UNCLOS TWO-YEAR RULE AND ISA’S 28TH SESSION

Section 1(15) of the annex to the 1994 Implementation Agreement includes a provision known as the “two-year rule.” This provision allows any member state of ISA that intends to apply for the approval of a plan of work for exploitation of the seabed to request that the ISA Council draw up and adopt regulations governing such exploitation within two years.

In July 2021, the Republic of Nauru triggered the two-year rule, seeking authority to undertake commercial exploitation of polymetallic nodules under license. That set an operative deadline of 9 July 2023.

At meetings of the ISA Assembly and ISA Council in July 2023, the ISA Council determined that more time was needed to establish processes for prospecting, exploring, and exploiting mineral resources, and a new target was set for finalising the rules: July 2025.

The expiration of the two-year rule in July 2023 does allow mining companies to submit a mining license application at any time. However, the above extension gives the ISA Council direct input into the approval process, which will make approval of any application difficult.

NORWAY’S DEEP-SEA MINING PLAN

State legislation regulates deep-sea mining in different EEZs. Norway is one of the only countries that has its own legislation (the Norway Seabed Minerals Act of 2019) regulating the exploration and extraction of deep-sea minerals.

In December 2023, Norway agreed to allow seabed mineral exploration off the coast of Norway, ahead of a formal parliamentary decision.
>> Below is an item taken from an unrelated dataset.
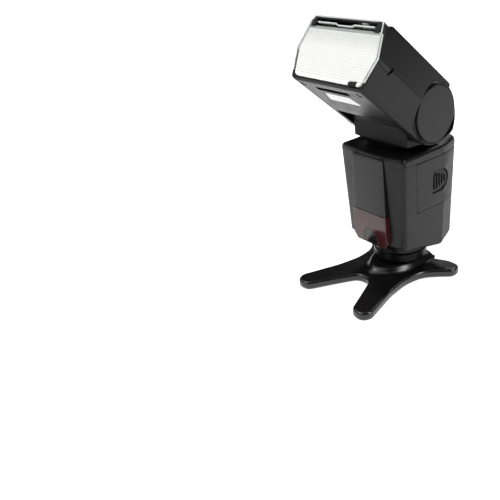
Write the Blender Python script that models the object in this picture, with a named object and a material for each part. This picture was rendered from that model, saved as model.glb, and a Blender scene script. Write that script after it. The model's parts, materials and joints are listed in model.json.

The proposal was voted 80-20 in favour by the Storting on 9 January 2024.

The proposal will permit exploratory mining across a large section of the Norwegian seabed, after which the Storting can decide whether to issue commercial permits.

The decision initially applies to Norwegian waters and exposes an area larger than Great Britain to potential sea-bed mining, although the Norwegian government has noted that it will only issue licenses after more environmental research has been done.

The Norwegian government has defended the plan as a way to seize an economic opportunity and shore up the security of critical supply chains. However, there is concern that this will pave the way towards deep-sea mining around the world. Green activists, scientists, fishermen, and investors have called upon Oslo to reconsider its position. They cite the lack of scientific data about the effects of deep-sea mining on the marine environment, as well as the potential impact on Arctic ecosystems. In November 2023, 120 European Union lawmakers wrote an open letter to Norwegian members of the Storting, urging them unsuccessfully to reject the project, and in February 2024, the European Parliament voted in favour of a resolution that raised concerns about Norway’s deep-sea mining regulations. This resolution carries no legal power, but it does send a strong signal to Norway that the European Union does not support its plans.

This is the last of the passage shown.